--- Start DATASET EXTRACT ---

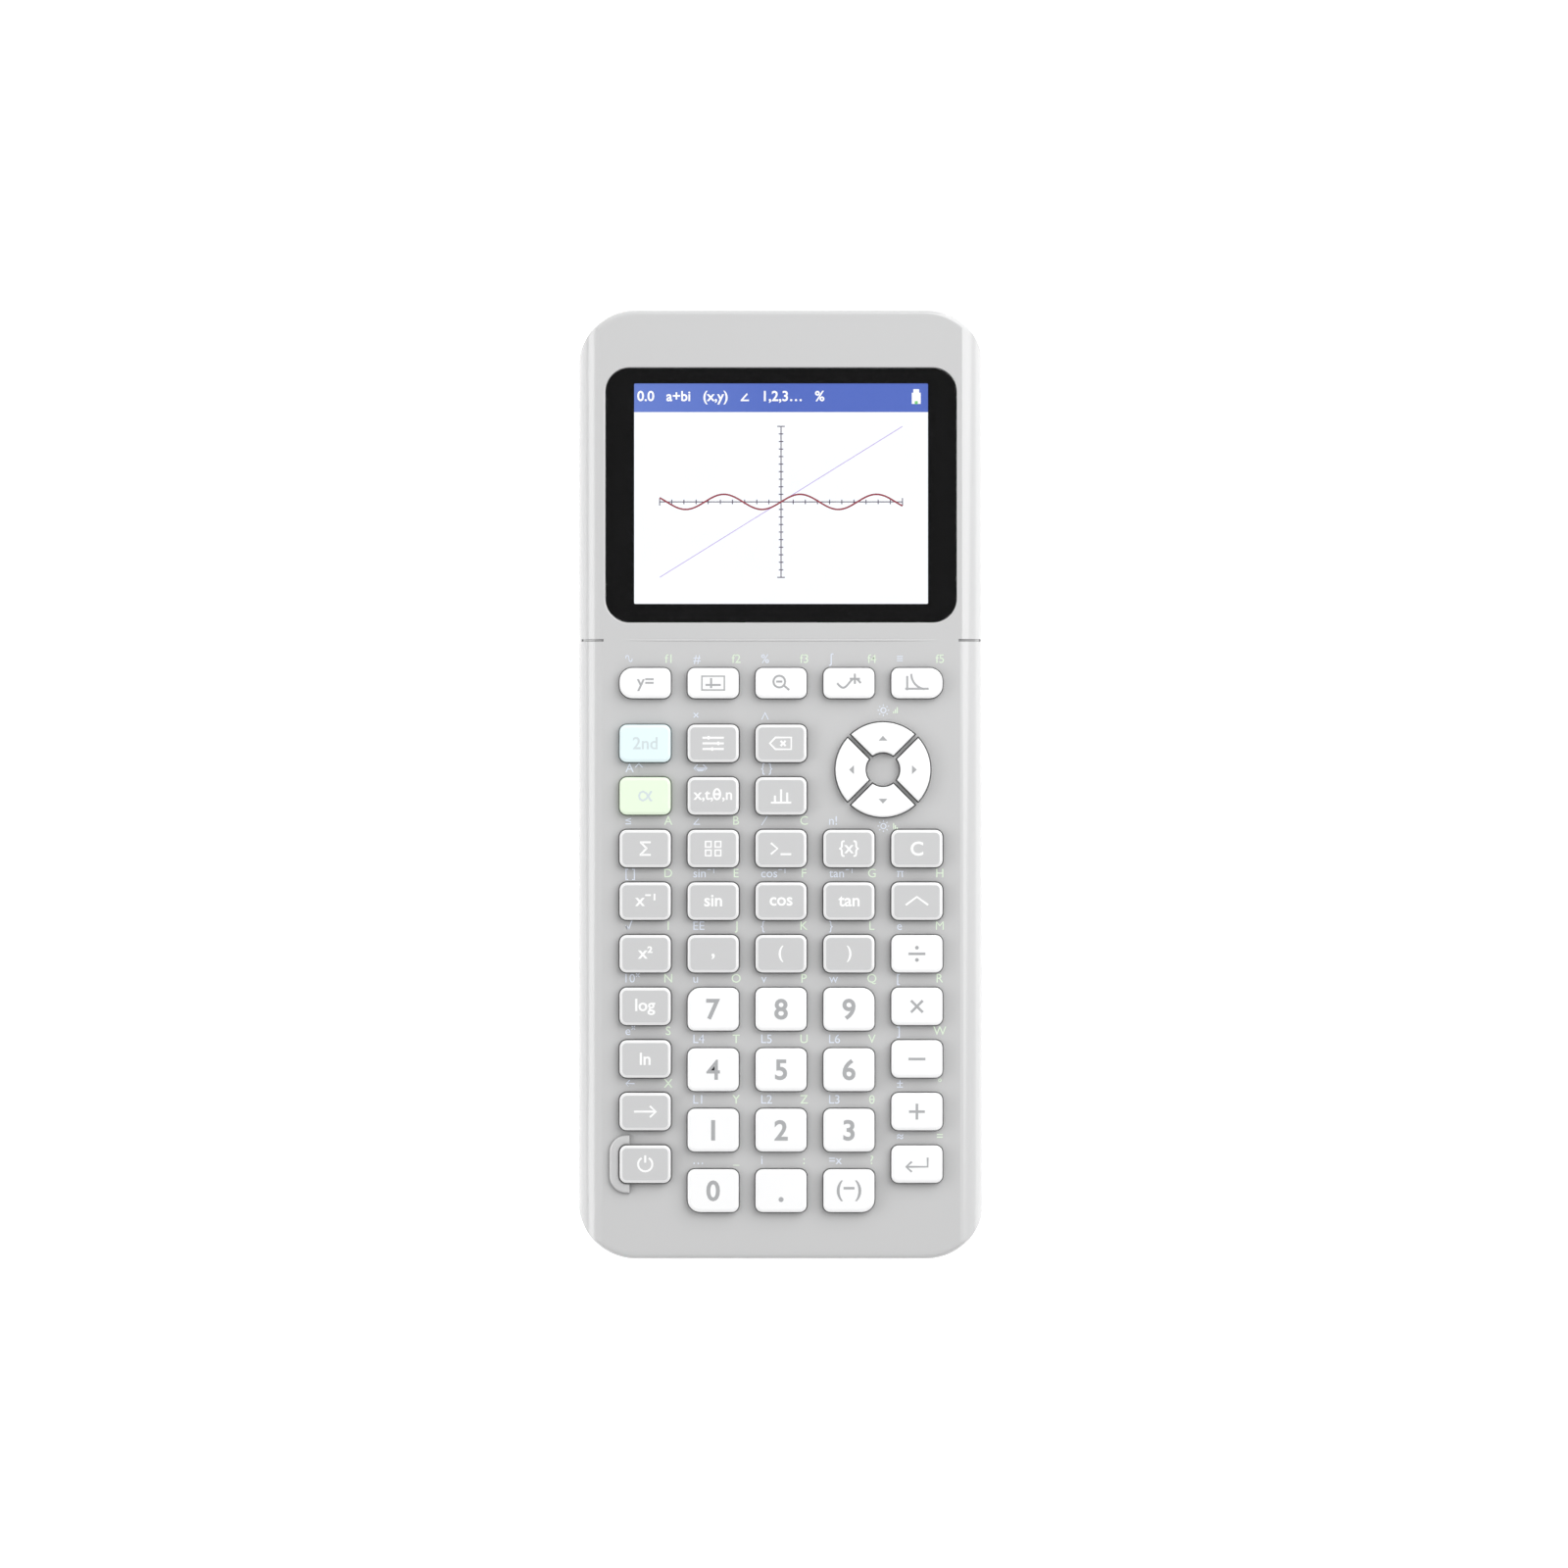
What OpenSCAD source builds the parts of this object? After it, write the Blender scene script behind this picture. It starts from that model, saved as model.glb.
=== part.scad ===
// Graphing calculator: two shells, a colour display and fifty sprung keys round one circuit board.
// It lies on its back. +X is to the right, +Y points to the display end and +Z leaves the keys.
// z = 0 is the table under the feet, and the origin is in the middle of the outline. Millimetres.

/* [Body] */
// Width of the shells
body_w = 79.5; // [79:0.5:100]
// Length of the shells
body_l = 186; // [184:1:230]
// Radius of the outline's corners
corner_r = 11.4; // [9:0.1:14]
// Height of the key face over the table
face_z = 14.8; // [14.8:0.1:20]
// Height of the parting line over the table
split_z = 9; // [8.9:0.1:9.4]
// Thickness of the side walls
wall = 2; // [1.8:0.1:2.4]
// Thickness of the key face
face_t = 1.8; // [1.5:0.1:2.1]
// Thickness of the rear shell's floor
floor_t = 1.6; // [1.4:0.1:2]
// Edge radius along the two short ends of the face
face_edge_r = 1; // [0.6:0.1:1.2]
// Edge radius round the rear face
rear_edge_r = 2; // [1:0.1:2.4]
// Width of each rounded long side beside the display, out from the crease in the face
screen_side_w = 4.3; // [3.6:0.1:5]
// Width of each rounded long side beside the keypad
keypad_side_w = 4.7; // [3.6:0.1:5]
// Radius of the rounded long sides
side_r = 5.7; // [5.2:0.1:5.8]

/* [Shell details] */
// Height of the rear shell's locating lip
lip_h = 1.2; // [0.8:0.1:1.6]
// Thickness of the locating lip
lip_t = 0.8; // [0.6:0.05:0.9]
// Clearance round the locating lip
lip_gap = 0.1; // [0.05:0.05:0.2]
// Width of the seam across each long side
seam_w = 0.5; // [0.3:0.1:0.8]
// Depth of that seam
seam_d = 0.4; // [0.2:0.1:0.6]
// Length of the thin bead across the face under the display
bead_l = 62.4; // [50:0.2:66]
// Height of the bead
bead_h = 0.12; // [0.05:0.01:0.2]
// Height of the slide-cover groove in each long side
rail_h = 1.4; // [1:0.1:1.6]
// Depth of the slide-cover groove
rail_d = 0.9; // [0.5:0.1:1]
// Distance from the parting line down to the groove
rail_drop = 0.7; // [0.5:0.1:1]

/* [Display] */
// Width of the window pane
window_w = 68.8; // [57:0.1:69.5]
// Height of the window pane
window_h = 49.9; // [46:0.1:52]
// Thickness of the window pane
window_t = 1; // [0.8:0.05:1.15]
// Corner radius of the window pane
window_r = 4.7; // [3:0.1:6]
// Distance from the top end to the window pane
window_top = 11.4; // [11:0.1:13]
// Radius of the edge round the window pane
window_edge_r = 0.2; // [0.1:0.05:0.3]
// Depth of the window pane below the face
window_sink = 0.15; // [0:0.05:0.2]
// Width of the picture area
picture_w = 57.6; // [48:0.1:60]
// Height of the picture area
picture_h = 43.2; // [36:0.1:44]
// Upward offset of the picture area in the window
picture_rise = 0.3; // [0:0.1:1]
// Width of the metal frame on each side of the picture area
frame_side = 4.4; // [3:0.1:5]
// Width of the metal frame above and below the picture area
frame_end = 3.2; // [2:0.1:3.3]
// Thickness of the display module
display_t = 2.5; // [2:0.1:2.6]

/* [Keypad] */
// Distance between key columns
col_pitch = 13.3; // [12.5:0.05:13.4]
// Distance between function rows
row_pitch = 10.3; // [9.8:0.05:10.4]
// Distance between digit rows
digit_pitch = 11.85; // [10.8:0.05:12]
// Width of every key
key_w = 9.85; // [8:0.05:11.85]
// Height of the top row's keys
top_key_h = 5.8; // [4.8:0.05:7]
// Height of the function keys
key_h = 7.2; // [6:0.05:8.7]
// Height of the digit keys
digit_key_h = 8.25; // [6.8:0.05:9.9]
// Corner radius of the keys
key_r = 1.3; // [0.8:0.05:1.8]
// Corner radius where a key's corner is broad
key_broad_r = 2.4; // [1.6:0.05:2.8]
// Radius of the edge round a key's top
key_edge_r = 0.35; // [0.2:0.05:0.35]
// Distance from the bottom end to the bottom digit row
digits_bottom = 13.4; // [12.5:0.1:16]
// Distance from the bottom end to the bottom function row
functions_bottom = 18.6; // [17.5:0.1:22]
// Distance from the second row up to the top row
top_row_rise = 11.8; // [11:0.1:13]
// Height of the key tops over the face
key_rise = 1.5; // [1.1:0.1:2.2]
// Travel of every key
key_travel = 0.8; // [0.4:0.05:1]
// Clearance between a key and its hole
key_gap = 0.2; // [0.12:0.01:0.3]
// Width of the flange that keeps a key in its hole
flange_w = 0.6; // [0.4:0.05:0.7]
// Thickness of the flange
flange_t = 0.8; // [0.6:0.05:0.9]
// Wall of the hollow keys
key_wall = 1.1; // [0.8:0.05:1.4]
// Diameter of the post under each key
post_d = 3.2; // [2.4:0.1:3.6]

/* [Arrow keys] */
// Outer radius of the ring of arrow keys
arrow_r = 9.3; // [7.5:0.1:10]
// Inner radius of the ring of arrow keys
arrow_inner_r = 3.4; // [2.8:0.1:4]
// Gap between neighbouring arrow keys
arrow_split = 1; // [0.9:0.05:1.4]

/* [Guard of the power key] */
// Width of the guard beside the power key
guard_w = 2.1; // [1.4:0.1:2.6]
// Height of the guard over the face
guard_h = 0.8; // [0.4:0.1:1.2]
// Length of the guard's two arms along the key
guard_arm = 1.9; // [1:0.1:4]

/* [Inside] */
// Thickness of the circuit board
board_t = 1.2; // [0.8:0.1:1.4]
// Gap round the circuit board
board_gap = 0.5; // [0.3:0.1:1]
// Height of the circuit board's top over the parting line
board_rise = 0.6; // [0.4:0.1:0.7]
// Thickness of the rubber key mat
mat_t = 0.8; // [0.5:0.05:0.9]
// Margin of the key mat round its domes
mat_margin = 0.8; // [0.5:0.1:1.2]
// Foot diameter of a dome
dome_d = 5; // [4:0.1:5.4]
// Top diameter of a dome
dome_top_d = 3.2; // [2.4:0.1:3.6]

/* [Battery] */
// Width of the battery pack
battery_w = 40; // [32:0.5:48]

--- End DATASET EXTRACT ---
--- Start DATASET EXTRACT ---

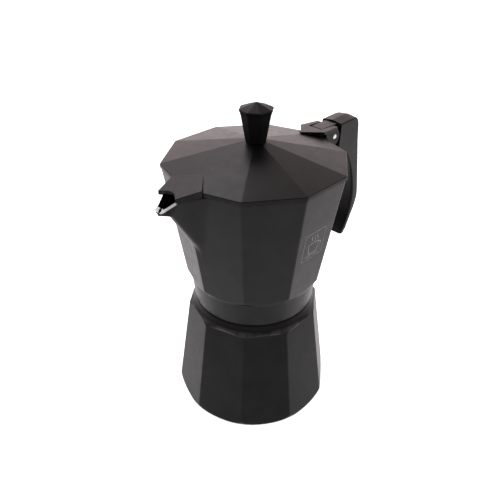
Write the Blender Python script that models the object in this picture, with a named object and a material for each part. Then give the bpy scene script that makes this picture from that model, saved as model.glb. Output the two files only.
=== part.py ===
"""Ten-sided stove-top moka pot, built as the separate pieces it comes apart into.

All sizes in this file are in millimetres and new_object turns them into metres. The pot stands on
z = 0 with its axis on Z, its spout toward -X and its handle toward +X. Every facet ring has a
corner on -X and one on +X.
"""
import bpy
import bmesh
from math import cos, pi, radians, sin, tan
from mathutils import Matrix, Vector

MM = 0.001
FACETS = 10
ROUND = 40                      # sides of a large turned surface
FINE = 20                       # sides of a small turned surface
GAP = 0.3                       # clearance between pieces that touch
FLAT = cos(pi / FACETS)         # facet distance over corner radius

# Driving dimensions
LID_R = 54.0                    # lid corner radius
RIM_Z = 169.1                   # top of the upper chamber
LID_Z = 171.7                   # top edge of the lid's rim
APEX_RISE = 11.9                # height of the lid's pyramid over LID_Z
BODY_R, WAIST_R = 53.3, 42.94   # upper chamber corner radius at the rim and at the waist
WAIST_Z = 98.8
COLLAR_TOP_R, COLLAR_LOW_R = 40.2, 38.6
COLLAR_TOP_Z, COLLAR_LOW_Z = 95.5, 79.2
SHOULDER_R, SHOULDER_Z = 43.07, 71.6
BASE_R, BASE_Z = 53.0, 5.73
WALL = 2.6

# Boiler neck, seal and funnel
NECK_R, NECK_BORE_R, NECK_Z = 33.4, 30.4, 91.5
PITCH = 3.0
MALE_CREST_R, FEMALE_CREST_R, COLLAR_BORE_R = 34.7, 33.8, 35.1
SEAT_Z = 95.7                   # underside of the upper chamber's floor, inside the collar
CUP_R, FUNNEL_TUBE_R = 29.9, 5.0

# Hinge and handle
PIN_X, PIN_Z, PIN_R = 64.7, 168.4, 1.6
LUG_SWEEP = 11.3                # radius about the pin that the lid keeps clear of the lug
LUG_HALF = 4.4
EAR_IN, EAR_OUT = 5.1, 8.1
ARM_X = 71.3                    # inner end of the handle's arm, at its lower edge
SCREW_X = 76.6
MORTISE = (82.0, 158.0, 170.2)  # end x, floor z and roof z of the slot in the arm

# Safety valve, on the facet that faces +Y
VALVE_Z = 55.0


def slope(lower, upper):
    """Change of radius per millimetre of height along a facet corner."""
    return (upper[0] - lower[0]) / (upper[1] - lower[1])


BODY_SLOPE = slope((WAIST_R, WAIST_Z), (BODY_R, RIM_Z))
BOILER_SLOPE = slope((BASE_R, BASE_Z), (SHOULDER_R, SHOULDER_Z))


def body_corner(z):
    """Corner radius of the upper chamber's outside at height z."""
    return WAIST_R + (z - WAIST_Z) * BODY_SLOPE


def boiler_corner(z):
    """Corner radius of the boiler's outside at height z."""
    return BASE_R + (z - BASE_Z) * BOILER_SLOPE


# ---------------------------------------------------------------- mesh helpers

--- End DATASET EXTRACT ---
--- Start DATASET EXTRACT ---

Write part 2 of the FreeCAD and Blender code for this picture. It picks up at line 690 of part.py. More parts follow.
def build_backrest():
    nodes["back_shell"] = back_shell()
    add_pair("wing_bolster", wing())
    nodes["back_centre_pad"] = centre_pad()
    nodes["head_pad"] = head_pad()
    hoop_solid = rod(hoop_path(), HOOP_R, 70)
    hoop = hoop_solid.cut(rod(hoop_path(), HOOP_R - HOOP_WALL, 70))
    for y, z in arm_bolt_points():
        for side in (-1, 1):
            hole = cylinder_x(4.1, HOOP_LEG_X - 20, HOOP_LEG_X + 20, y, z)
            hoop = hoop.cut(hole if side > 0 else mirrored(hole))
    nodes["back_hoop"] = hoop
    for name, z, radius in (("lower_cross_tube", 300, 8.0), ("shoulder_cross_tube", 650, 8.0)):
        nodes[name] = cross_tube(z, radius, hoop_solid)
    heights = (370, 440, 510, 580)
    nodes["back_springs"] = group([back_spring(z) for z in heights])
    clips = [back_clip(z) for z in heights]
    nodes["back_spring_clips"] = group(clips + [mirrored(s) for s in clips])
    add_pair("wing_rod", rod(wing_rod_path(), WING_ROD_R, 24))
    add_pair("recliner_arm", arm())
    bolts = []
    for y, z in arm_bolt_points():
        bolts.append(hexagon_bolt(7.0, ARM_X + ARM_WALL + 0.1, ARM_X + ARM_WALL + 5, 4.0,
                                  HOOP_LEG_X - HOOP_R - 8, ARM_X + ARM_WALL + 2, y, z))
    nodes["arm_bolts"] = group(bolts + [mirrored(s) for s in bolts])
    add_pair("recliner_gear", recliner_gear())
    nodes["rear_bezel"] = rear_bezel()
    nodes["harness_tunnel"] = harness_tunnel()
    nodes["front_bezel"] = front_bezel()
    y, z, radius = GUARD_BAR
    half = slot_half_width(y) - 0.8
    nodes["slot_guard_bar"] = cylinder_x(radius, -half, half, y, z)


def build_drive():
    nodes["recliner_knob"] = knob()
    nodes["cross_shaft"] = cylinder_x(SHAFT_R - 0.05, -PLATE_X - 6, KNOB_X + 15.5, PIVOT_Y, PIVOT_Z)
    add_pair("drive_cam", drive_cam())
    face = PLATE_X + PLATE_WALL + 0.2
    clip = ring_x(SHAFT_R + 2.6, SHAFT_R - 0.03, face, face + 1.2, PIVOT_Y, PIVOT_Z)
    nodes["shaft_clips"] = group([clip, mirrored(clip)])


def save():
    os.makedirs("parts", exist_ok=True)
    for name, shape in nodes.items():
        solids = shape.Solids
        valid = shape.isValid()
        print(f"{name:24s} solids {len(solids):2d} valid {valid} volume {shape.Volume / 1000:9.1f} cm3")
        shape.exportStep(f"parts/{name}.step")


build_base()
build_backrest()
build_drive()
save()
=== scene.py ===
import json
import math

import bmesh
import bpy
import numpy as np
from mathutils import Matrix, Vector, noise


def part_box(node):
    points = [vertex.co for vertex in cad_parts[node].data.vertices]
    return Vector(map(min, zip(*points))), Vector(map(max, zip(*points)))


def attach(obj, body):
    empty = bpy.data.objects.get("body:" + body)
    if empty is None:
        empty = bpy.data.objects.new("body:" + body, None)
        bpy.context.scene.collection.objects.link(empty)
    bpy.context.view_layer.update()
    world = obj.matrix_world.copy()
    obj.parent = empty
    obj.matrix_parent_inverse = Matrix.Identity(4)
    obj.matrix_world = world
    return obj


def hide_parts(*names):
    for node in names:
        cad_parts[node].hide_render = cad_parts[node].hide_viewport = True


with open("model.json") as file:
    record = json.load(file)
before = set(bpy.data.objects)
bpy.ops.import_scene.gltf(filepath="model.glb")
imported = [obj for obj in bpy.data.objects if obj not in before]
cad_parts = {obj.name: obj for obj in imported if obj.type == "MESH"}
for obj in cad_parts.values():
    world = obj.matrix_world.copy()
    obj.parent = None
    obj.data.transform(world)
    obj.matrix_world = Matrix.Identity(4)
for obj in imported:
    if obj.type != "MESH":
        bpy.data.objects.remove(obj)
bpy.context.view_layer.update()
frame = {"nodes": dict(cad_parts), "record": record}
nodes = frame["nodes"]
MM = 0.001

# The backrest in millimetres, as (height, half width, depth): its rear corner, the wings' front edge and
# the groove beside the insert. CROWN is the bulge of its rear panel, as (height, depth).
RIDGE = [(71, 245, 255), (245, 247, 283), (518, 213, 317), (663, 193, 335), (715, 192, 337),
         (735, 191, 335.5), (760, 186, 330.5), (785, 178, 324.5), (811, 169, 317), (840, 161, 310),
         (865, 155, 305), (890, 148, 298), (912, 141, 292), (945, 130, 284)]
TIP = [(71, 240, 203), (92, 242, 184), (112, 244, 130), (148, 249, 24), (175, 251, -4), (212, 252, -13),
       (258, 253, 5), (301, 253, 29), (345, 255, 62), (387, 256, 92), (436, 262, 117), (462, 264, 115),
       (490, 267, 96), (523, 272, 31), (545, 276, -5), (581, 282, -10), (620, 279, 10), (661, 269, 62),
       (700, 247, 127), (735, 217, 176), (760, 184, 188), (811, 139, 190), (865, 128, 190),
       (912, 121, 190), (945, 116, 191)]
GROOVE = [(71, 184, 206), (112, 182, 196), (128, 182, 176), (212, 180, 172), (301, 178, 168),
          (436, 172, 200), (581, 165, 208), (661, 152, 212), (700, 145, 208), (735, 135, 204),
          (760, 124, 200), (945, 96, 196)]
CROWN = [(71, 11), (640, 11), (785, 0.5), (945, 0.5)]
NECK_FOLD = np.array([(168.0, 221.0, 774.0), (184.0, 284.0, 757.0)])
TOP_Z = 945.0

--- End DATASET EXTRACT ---

INSTRUCTION ->
Your task is to quote exactly the lines beginning with the one that contains "clip = ring_x(SHAFT_R" and ending with the one that contains "bpy.context.scene.collection.objects.link(empty)", with nothing left out or added.

SOLVED PROBLEM ->
    clip = ring_x(SHAFT_R + 2.6, SHAFT_R - 0.03, face, face + 1.2, PIVOT_Y, PIVOT_Z)
    nodes["shaft_clips"] = group([clip, mirrored(clip)])


def save():
    os.makedirs("parts", exist_ok=True)
    for name, shape in nodes.items():
        solids = shape.Solids
        valid = shape.isValid()
        print(f"{name:24s} solids {len(solids):2d} valid {valid} volume {shape.Volume / 1000:9.1f} cm3")
        shape.exportStep(f"parts/{name}.step")


build_base()
build_backrest()
build_drive()
save()
=== scene.py ===
import json
import math

import bmesh
import bpy
import numpy as np
from mathutils import Matrix, Vector, noise


def part_box(node):
    points = [vertex.co for vertex in cad_parts[node].data.vertices]
    return Vector(map(min, zip(*points))), Vector(map(max, zip(*points)))


def attach(obj, body):
    empty = bpy.data.objects.get("body:" + body)
    if empty is None:
        empty = bpy.data.objects.new("body:" + body, None)
        bpy.context.scene.collection.objects.link(empty)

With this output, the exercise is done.